- A run of records
════════

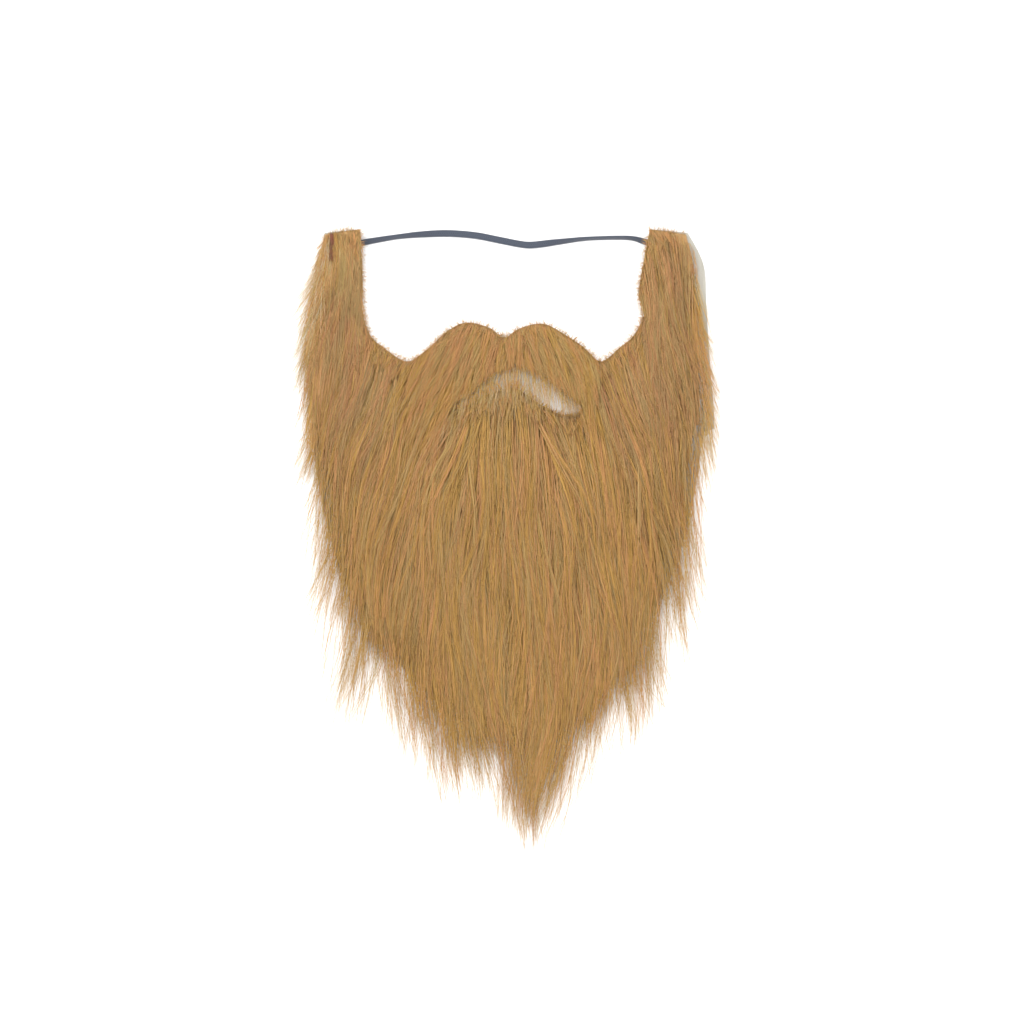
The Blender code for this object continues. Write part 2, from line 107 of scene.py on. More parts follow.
def smooth_line(points, count, closed=False):
    """A Catmull-Rom line through the points, read at count places spaced evenly by its length."""
    spots = np.asarray(points, dtype=float)
    ends = (spots[-1:], spots[:2]) if closed else (spots[:1], spots[-1:])
    framed = np.vstack([ends[0], spots, ends[1]])
    t = np.linspace(0.0, 1.0, 12, endpoint=False)[:, None]
    a, b, c, d = (framed[k : len(framed) - 3 + k, None] for k in range(4))
    fine = b + 0.5 * t * (c - a)
    fine = fine + t**2 * (a - 2.5 * b + 2.0 * c - 0.5 * d)
    fine = fine + t**3 * (1.5 * (b - c) + 0.5 * (d - a))
    fine = np.vstack([fine.reshape(-1, spots.shape[1]), spots[:1] if closed else spots[-1:]])
    way = np.append(0.0, np.cumsum(np.linalg.norm(np.diff(fine[:, :2], axis=0), axis=1)))
    at = np.linspace(0.0, way[-1], count, endpoint=not closed)
    return np.stack([np.interp(at, way, column) for column in fine.T], axis=1)


def new_piece(name, mesh, finish):
    """The mesh with its finish as a piece of the scene, which rides on the part's only body."""
    mesh.materials.append(finish)
    piece = bpy.data.objects.new(name, mesh)
    bpy.context.scene.collection.objects.link(piece)
    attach(piece, "root")
    return piece


def lofted(name, rings, finish):
    """A closed skin over rings of points, shape (stations, corners, 3) in millimetres, each end closed by a
    fan to its middle. Its UV map runs along the stations in metres and once round the rings."""
    stations, corners, _ = rings.shape
    places = np.vstack([rings.reshape(-1, 3), rings[0].mean(0), rings[-1].mean(0)]) * 0.001
    row, column = np.meshgrid(np.arange(stations - 1), np.arange(corners), indexing="ij")
    after = (column + 1) % corners
    here, there = row * corners, (row + 1) * corners
    sides = np.stack([here + column, here + after, there + after, there + column], -1)
    turn = np.arange(corners)
    last = (stations - 1) * corners
    start = np.stack([turn, np.full(corners, stations * corners), (turn + 1) % corners], -1)
    end = np.stack([last + turn, last + (turn + 1) % corners, np.full(corners, stations * corners + 1)], -1)
    mesh = bpy.data.meshes.new(name)
    mesh.from_pydata(places.tolist(), [], sides.reshape(-1, 4).tolist() + start.tolist() + end.tolist())
    way = np.append(0.0, np.cumsum(np.linalg.norm(np.diff(rings.mean(1), axis=0), axis=1))) * 0.001
    flat = np.stack([way[row], way[row], way[row + 1], way[row + 1]], -1)
    round_it = np.stack([column, column + 1, column + 1, column], -1) / corners
    caps = np.zeros((2 * corners * 3, 2))
    caps[corners * 3 :, 0] = way[-1]
    uv = np.vstack([np.stack([flat.ravel(), round_it.ravel()], -1), caps])
    mesh.uv_layers.new(name="along_and_round").data.foreach_set("uv", uv.ravel())
    mesh.shade_smooth()
    return new_piece(name, mesh, finish)


def new_finish(name, colour, roughness, sheen=0.0):
    """A cloth-like material, with its node tree and its Principled shader at hand."""
    finish = bpy.data.materials.new(name)
    finish.use_nodes = True
    shader = finish.node_tree.nodes["Principled BSDF"]
    shader.inputs["Base Color"].default_value = (*colour, 1.0)
    shader.inputs["Roughness"].default_value = roughness
    shader.inputs["Sheen Weight"].default_value = sheen
    shader.inputs["Sheen Roughness"].default_value = 0.5
    return finish, finish.node_tree, shader


def calculated(tree, operation, first, second=None):
    """The output of a new math node in the tree, fed by sockets or by plain numbers."""
    node = tree.nodes.new("ShaderNodeMath")
    node.operation = operation
    for socket, value in zip(node.inputs, (first, second)):
        if isinstance(value, (int, float)):
            socket.default_value = value
        elif value is not None:
            tree.links.new(value, socket)
    return node.outputs[0]


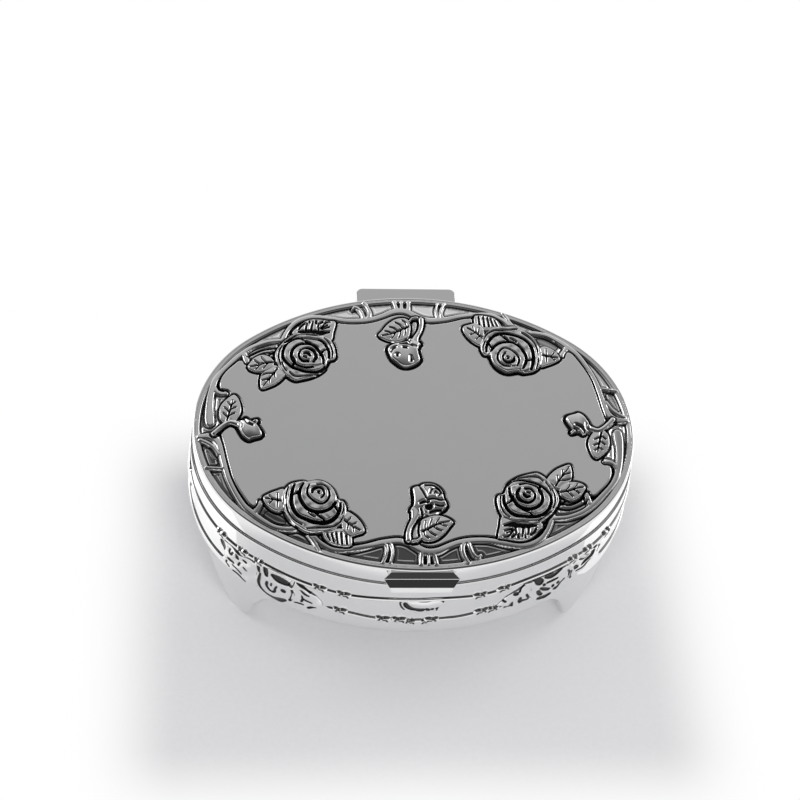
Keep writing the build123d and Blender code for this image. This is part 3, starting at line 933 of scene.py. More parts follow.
def lid_ornament_lines():
    """Every ornament outline and stem on the whole lid."""
    outlines, stems = [], []
    for leaves, head, twigs, flips in (
        (rose_right_leaves, rose_right_head, (), (1, -1)),
        (rose_left_leaves, rose_left_head, (), (1, -1)),
        ((spray_leaf,), open_flower, (spray_stem, spray_twig), (1,)),
        ((spray_leaf,), closed_bud, (spray_stem, spray_twig), (-1,)),
        ((side_leaf,), side_bud, (side_stem,), (1, -1)),
    ):
        for flip in flips:
            shapes = [leaf[0] for leaf in leaves] + [head]
            outlines += [smooth(shape, closed=True) * flip for shape in shapes]
            stems += [smooth(twig) * (flip, flip, 1) for twig in twigs]
    return outlines, stems

def engraved(grid, inner, top, lines, depth, reach, slope, edge):
    """Height of a raised shape whose lines are cut in, and marks that paint the cut lines dark as shade
    and dark reflection.
    """
    dark = np.zeros(grid.shape)
    for line in lines:
        gap = grid.away(smooth(line), reach)
        top = top - depth * (1 - rise(gap, *slope))
        # Painted shade and dark reflection along each cut line
        dark = np.maximum(dark, 1 - rise(gap, 0.0, 0.12))
    heights = relief_foot + (top - relief_foot) * rise(inner, *edge)
    return np.where(inner > -0.3, heights, -np.inf), dark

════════

- TASK BRIEF
Every record shown above must be echoed exactly.

- RESPONSE FOR THIS EXERCISE
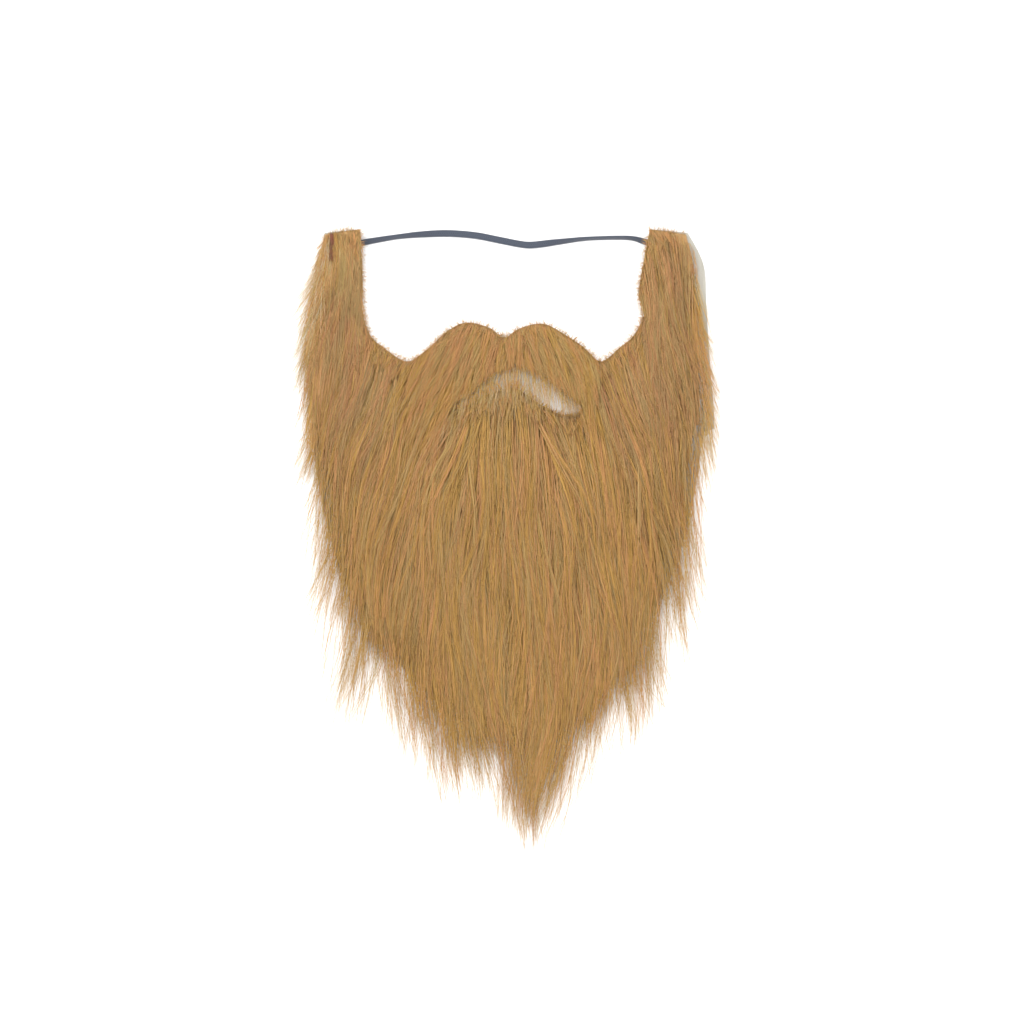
The Blender code for this object continues. Write part 2, from line 107 of scene.py on. More parts follow.
def smooth_line(points, count, closed=False):
    """A Catmull-Rom line through the points, read at count places spaced evenly by its length."""
    spots = np.asarray(points, dtype=float)
    ends = (spots[-1:], spots[:2]) if closed else (spots[:1], spots[-1:])
    framed = np.vstack([ends[0], spots, ends[1]])
    t = np.linspace(0.0, 1.0, 12, endpoint=False)[:, None]
    a, b, c, d = (framed[k : len(framed) - 3 + k, None] for k in range(4))
    fine = b + 0.5 * t * (c - a)
    fine = fine + t**2 * (a - 2.5 * b + 2.0 * c - 0.5 * d)
    fine = fine + t**3 * (1.5 * (b - c) + 0.5 * (d - a))
    fine = np.vstack([fine.reshape(-1, spots.shape[1]), spots[:1] if closed else spots[-1:]])
    way = np.append(0.0, np.cumsum(np.linalg.norm(np.diff(fine[:, :2], axis=0), axis=1)))
    at = np.linspace(0.0, way[-1], count, endpoint=not closed)
    return np.stack([np.interp(at, way, column) for column in fine.T], axis=1)


def new_piece(name, mesh, finish):
    """The mesh with its finish as a piece of the scene, which rides on the part's only body."""
    mesh.materials.append(finish)
    piece = bpy.data.objects.new(name, mesh)
    bpy.context.scene.collection.objects.link(piece)
    attach(piece, "root")
    return piece


def lofted(name, rings, finish):
    """A closed skin over rings of points, shape (stations, corners, 3) in millimetres, each end closed by a
    fan to its middle. Its UV map runs along the stations in metres and once round the rings."""
    stations, corners, _ = rings.shape
    places = np.vstack([rings.reshape(-1, 3), rings[0].mean(0), rings[-1].mean(0)]) * 0.001
    row, column = np.meshgrid(np.arange(stations - 1), np.arange(corners), indexing="ij")
    after = (column + 1) % corners
    here, there = row * corners, (row + 1) * corners
    sides = np.stack([here + column, here + after, there + after, there + column], -1)
    turn = np.arange(corners)
    last = (stations - 1) * corners
    start = np.stack([turn, np.full(corners, stations * corners), (turn + 1) % corners], -1)
    end = np.stack([last + turn, last + (turn + 1) % corners, np.full(corners, stations * corners + 1)], -1)
    mesh = bpy.data.meshes.new(name)
    mesh.from_pydata(places.tolist(), [], sides.reshape(-1, 4).tolist() + start.tolist() + end.tolist())
    way = np.append(0.0, np.cumsum(np.linalg.norm(np.diff(rings.mean(1), axis=0), axis=1))) * 0.001
    flat = np.stack([way[row], way[row], way[row + 1], way[row + 1]], -1)
    round_it = np.stack([column, column + 1, column + 1, column], -1) / corners
    caps = np.zeros((2 * corners * 3, 2))
    caps[corners * 3 :, 0] = way[-1]
    uv = np.vstack([np.stack([flat.ravel(), round_it.ravel()], -1), caps])
    mesh.uv_layers.new(name="along_and_round").data.foreach_set("uv", uv.ravel())
    mesh.shade_smooth()
    return new_piece(name, mesh, finish)


def new_finish(name, colour, roughness, sheen=0.0):
    """A cloth-like material, with its node tree and its Principled shader at hand."""
    finish = bpy.data.materials.new(name)
    finish.use_nodes = True
    shader = finish.node_tree.nodes["Principled BSDF"]
    shader.inputs["Base Color"].default_value = (*colour, 1.0)
    shader.inputs["Roughness"].default_value = roughness
    shader.inputs["Sheen Weight"].default_value = sheen
    shader.inputs["Sheen Roughness"].default_value = 0.5
    return finish, finish.node_tree, shader


def calculated(tree, operation, first, second=None):
    """The output of a new math node in the tree, fed by sockets or by plain numbers."""
    node = tree.nodes.new("ShaderNodeMath")
    node.operation = operation
    for socket, value in zip(node.inputs, (first, second)):
        if isinstance(value, (int, float)):
            socket.default_value = value
        elif value is not None:
            tree.links.new(value, socket)
    return node.outputs[0]


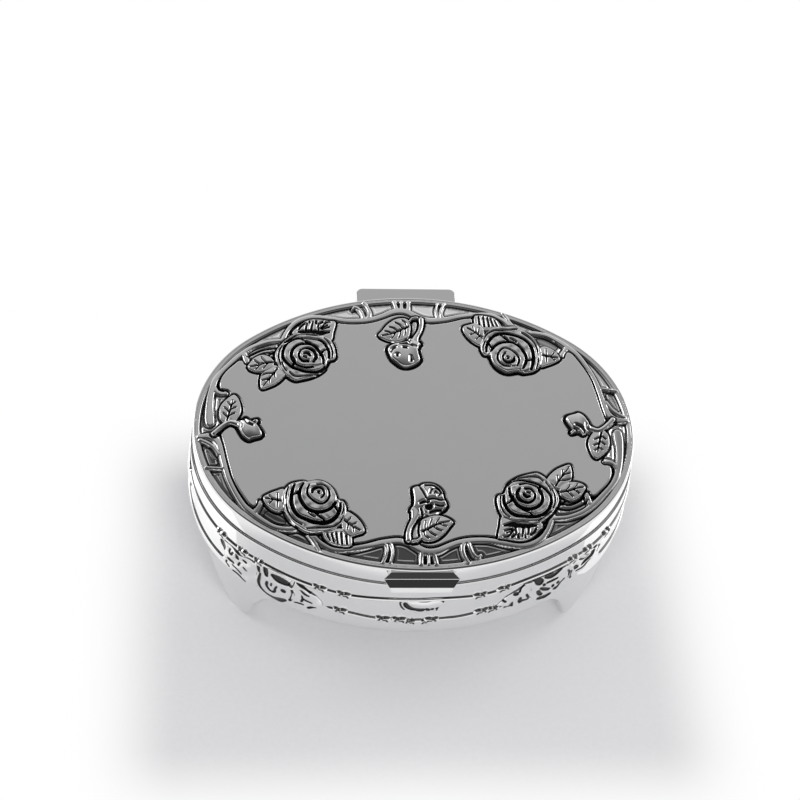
Keep writing the build123d and Blender code for this image. This is part 3, starting at line 933 of scene.py. More parts follow.
def lid_ornament_lines():
    """Every ornament outline and stem on the whole lid."""
    outlines, stems = [], []
    for leaves, head, twigs, flips in (
        (rose_right_leaves, rose_right_head, (), (1, -1)),
        (rose_left_leaves, rose_left_head, (), (1, -1)),
        ((spray_leaf,), open_flower, (spray_stem, spray_twig), (1,)),
        ((spray_leaf,), closed_bud, (spray_stem, spray_twig), (-1,)),
        ((side_leaf,), side_bud, (side_stem,), (1, -1)),
    ):
        for flip in flips:
            shapes = [leaf[0] for leaf in leaves] + [head]
            outlines += [smooth(shape, closed=True) * flip for shape in shapes]
            stems += [smooth(twig) * (flip, flip, 1) for twig in twigs]
    return outlines, stems

def engraved(grid, inner, top, lines, depth, reach, slope, edge):
    """Height of a raised shape whose lines are cut in, and marks that paint the cut lines dark as shade
    and dark reflection.
    """
    dark = np.zeros(grid.shape)
    for line in lines:
        gap = grid.away(smooth(line), reach)
        top = top - depth * (1 - rise(gap, *slope))
        # Painted shade and dark reflection along each cut line
        dark = np.maximum(dark, 1 - rise(gap, 0.0, 0.12))
    heights = relief_foot + (top - relief_foot) * rise(inner, *edge)
    return np.where(inner > -0.3, heights, -np.inf), dark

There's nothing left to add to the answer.